### Work to do
Include in the output exactly the lines from the opening of the data through the line containing "return [groove.common(room) for", and nothing more.

### Data segment

[Start]

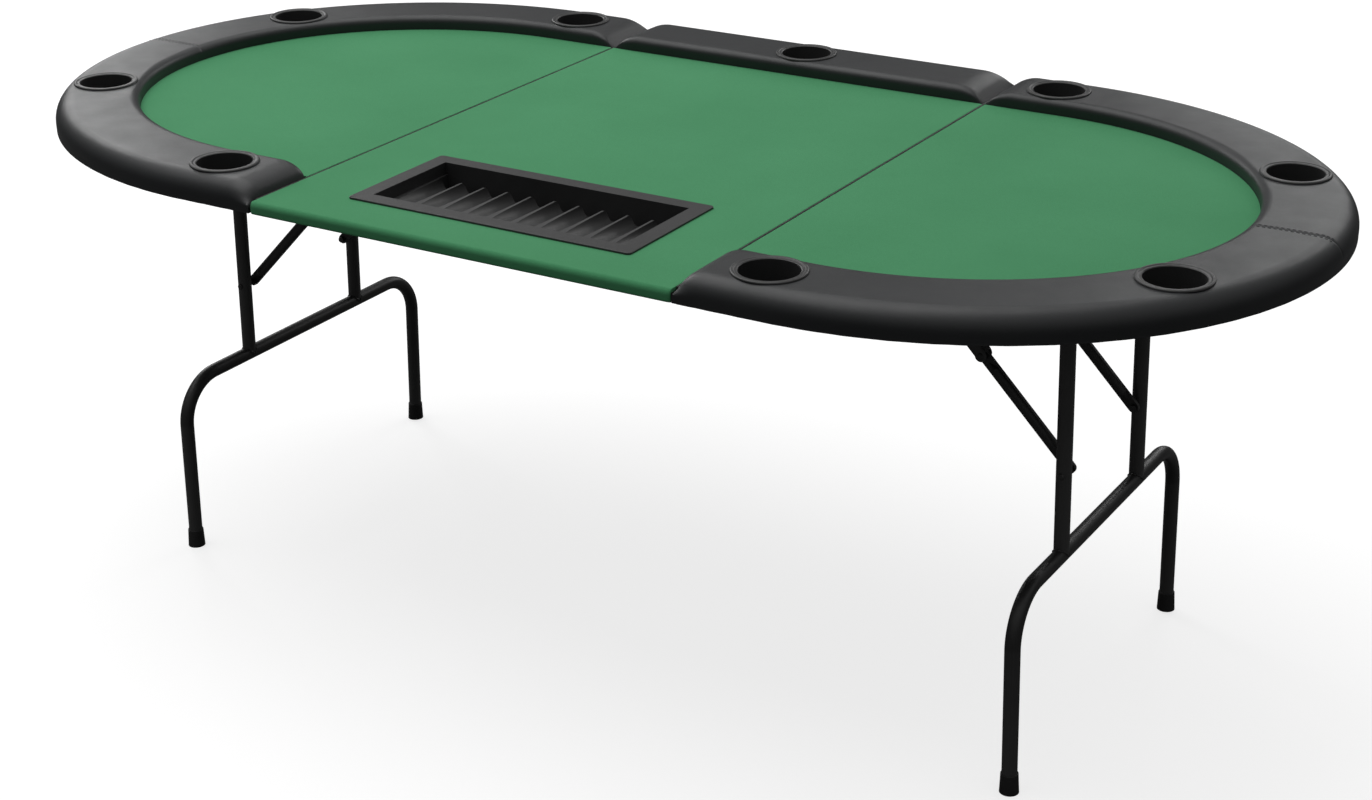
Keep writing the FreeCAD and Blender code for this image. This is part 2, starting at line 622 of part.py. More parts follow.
def tray_grooves(grow, front, back):
    """Half-round grooves; they rise towards the dealer and run out in the top of the ridges."""
    run = back - front
    rise = run * (GROOVE_FRONT_Z - GROOVE_BACK_Z) / (2 * TRAY_OPEN_Y)
    grooves = []
    for index in range(GROOVE_COUNT):
        x = (index - (GROOVE_COUNT - 1) / 2) * GROOVE_PITCH
        near = (x, front - run, GROOVE_FRONT_Z + rise)
        grooves.append(rod(GROOVE_RADIUS + grow, near, (x, back + run, GROOVE_BACK_Z - rise)))
    room = box(-TRAY_OPEN_X, TRAY_OPEN_X, front, back, TRAY_RIDGE_TOP - 2 * GROOVE_RADIUS, TRAY_RIDGE_TOP)
    return [groove.common(room) for groove in grooves]


def tray_space(grow, top):
    """Room inside the chip tray, or with grow = its wall the outside of its bowl."""
    front, back = TRAY_Y - TRAY_OPEN_Y - grow, TRAY_Y + TRAY_OPEN_Y + grow
    pieces = [box(-TRAY_OPEN_X - grow, TRAY_OPEN_X + grow, front, back, TRAY_RIDGE_TOP - grow, top)]
    pieces += tray_grooves(grow, front, back)
    half = TRAY_OPEN_X - 2 * TRAY_WALL + grow
    floor = GROOVE_BACK_Z - GROOVE_RADIUS - grow
    trough_front = TRAY_Y + TRAY_OPEN_Y - RIDGE_END_GAP - grow
    pieces.append(box(-half, half, trough_front, back, floor, TRAY_RIDGE_TOP - grow / 2))
    return join(pieces)


def ridge_end_corners():
    """What is taken off the ridges to round their ends at the back of the tray."""
    end = TRAY_Y + TRAY_OPEN_Y - RIDGE_END_GAP
    y, z = end - RIDGE_END_RADIUS, TRAY_RIDGE_TOP - RIDGE_END_RADIUS
    half = TRAY_OPEN_X - 2 * TRAY_WALL
    corner = box(-half, half, y, end + OVERRUN, z, TRAY_RIDGE_TOP + OVERRUN)
    return corner.cut(rod(RIDGE_END_RADIUS, (-half - OVERRUN, y, z), (half + OVERRUN, y, z)))


def chip_tray():
    """Rim on the felt, and a moulded bowl of half-round grooves that run from front to back."""
    bowl = tray_space(TRAY_WALL, FELT_TOP + TRAY_RIM / 2)
    tray = tray_rim().fuse(bowl).cut(tray_space(0, FELT_TOP + TRAY_RIM + OVERRUN))
    return tray.cut(ridge_end_corners()).removeSplitter()


def tray_hole():
    """Cut-out for the chip tray in the board and the felt."""
    half_x = TRAY_OPEN_X + TRAY_WALL + TRAY_GAP
    half_y = TRAY_OPEN_Y + TRAY_WALL + TRAY_GAP
    return box(-half_x, half_x, TRAY_Y - half_y, TRAY_Y + half_y, BOARD_BOTTOM - OVERRUN, FELT_TOP + OVERRUN)


def keeper_screw_places():
    """Every round-headed screw under the centre panel."""
    right = guide_screw_places(KEEPER_X, -BOLT_Y) + guide_screw_places(KEEPER_X, BOLT_Y)
    return right + [(-x, y, thick) for x, y, thick in right]


def centre_board(cup_hole):
    board = box(-CENTRE_HALF, CENTRE_HALF, BOARD_FRONT, BOARD_BACK, BOARD_BOTTOM, BOARD_TOP)
    tools = [tray_hole(), cup_hole] + pilot_holes(keeper_screw_places())
    return board.cut(compound(tools + both_sides(hinge_screws(-1))))


def centre_felt_pad():
    """Felt and its padding, wrapped over the dealer's edge."""
    felt = box(-CENTRE_HALF, CENTRE_HALF, -HALF_WIDTH, RAIL_FRONT - RAIL_GAP, BOARD_BOTTOM, FELT_TOP)
    felt = fillet_where(felt, FELT_EDGE_RADIUS,
                        lambda edge: lies_at(edge, FELT_TOP) and edge.BoundBox.YMax < BOARD_FRONT)
    board = box(-CENTRE_HALF - OVERRUN, CENTRE_HALF + OVERRUN, BOARD_FRONT, BOARD_BACK,
                BOARD_BOTTOM - OVERRUN, BOARD_TOP)
    for tool in [board, tray_hole()] + both_sides([seam_notch()]):
        felt = felt.cut(tool)
    return felt


def centre_core(cup_hole, growth=0.0):
    """Wooden bar inside the back rail; growth gives the pocket it lies in."""
    half = 2 * SEAM_X - CORE_START + growth
    front = RAIL_FRONT + EDGE_WRAP - growth
    return box(-half, half, front, BOARD_BACK + growth, BOARD_TOP - growth, CORE_TOP).cut(cup_hole)


def centre_rail_pad(cup_hole):
    """Padded back rail of the centre panel, wrapped down over the board's edge."""
    pad = box(-CENTRE_HALF, CENTRE_HALF, RAIL_FRONT, HALF_WIDTH, BOARD_BOTTOM, RAIL_TOP)
    pad = fillet_where(pad, RAIL_OUTER_RADIUS,
                       lambda edge: lies_at(edge, RAIL_TOP) and edge.BoundBox.YMin > HALF_WIDTH - 1)
    pad = fillet_where(pad, RAIL_INNER_RADIUS,
                       lambda edge: lies_at(edge, RAIL_TOP) and edge.BoundBox.YMax < RAIL_FRONT + 1)
    board = box(-CENTRE_HALF - OVERRUN, CENTRE_HALF + OVERRUN, RAIL_FRONT - OVERRUN, BOARD_BACK + CORE_GAP,
                BOARD_BOTTOM - OVERRUN, BOARD_TOP)
    for tool in [board, centre_core(cup_hole, CORE_GAP), cup_hole] + both_sides([seam_notch()]):
        pad = pad.cut(tool)
    return pad


def centre_parts():
    """Everything on the fixed centre panel."""
    place = (0, CUP_BACK_Y)
    cup_hole = cup_holes([place])[0]
    return {
        "center_board": centre_board(cup_hole),
        "center_felt_pad": centre_felt_pad(),
        "center_rail_core": centre_core(cup_hole),
        "center_rail_pad": centre_rail_pad(cup_hole),
        "center_cup_holder": cup_holder(place),
        "chip_tray": chip_tray(),
        "right_hinge_fixed_leaf": hinge_leaf(-1),
        "left_hinge_fixed_leaf": mirrored(hinge_leaf(-1)),
        "right_hinge_pin": hinge_pin(),
        "left_hinge_pin": mirrored(hinge_pin()),
        "center_bolt_keepers": compound(both_sides(bolt_guides(KEEPER_X))),
        "center_screws": compound(upward_screws(keeper_screw_places()) + both_sides(hinge_screws(-1))),
    }


def build():
    parts = centre_parts()
    for section in (leaf_parts(), leg_parts(), brace_parts()):
        for name, shape in section.items():
            parts["right_" + name] = shape
            parts["left_" + name] = mirrored(shape)
    return parts


os.makedirs("parts", exist_ok=True)
for name, shape in build().items():
    shape.exportStep(os.path.join("parts", name + ".step"))
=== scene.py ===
import json
import math

import bmesh
import bpy
import numpy as np
from mathutils import Matrix, Vector


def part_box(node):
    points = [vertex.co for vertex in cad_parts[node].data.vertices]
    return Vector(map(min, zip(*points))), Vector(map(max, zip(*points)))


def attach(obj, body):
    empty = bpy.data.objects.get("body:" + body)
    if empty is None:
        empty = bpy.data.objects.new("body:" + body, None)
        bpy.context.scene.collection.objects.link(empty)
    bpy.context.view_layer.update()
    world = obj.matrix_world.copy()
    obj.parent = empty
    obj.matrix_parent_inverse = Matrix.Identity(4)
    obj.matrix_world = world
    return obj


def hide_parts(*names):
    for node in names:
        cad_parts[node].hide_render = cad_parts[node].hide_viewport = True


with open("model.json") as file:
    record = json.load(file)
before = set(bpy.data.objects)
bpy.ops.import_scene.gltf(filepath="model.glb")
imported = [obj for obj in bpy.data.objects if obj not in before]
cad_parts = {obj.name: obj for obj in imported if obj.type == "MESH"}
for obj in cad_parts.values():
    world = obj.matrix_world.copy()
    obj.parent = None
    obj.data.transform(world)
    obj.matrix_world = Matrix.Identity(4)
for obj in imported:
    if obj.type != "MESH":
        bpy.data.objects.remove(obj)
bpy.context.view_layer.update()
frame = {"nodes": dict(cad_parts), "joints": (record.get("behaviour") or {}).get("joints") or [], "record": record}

# Everything is in metres.  The table stands on Z = 0, X runs along it and the dealer sits at -Y.
MM = 0.001
SIDES = {"right": 1, "left": -1}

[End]

### Output for this task
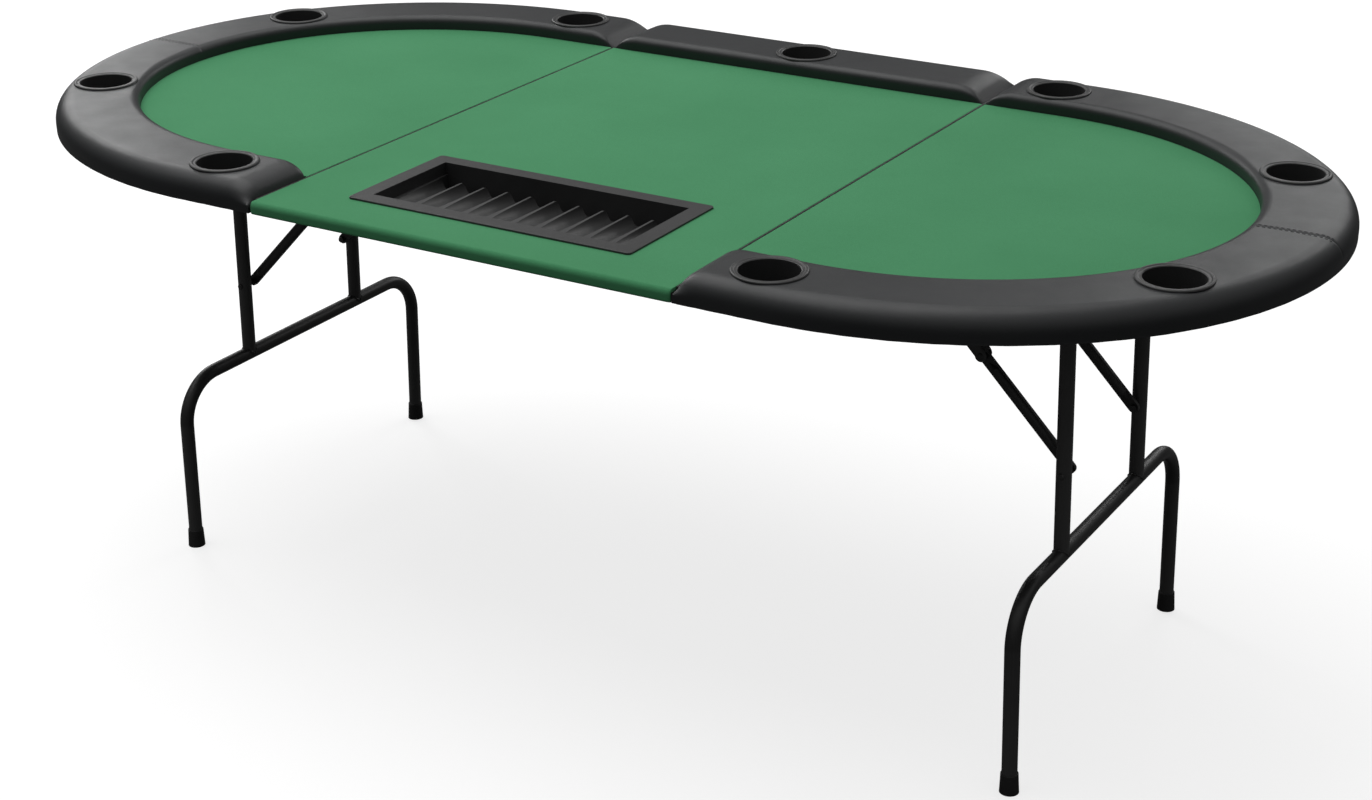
Keep writing the FreeCAD and Blender code for this image. This is part 2, starting at line 622 of part.py. More parts follow.
def tray_grooves(grow, front, back):
    """Half-round grooves; they rise towards the dealer and run out in the top of the ridges."""
    run = back - front
    rise = run * (GROOVE_FRONT_Z - GROOVE_BACK_Z) / (2 * TRAY_OPEN_Y)
    grooves = []
    for index in range(GROOVE_COUNT):
        x = (index - (GROOVE_COUNT - 1) / 2) * GROOVE_PITCH
        near = (x, front - run, GROOVE_FRONT_Z + rise)
        grooves.append(rod(GROOVE_RADIUS + grow, near, (x, back + run, GROOVE_BACK_Z - rise)))
    room = box(-TRAY_OPEN_X, TRAY_OPEN_X, front, back, TRAY_RIDGE_TOP - 2 * GROOVE_RADIUS, TRAY_RIDGE_TOP)
    return [groove.common(room) for groove in grooves]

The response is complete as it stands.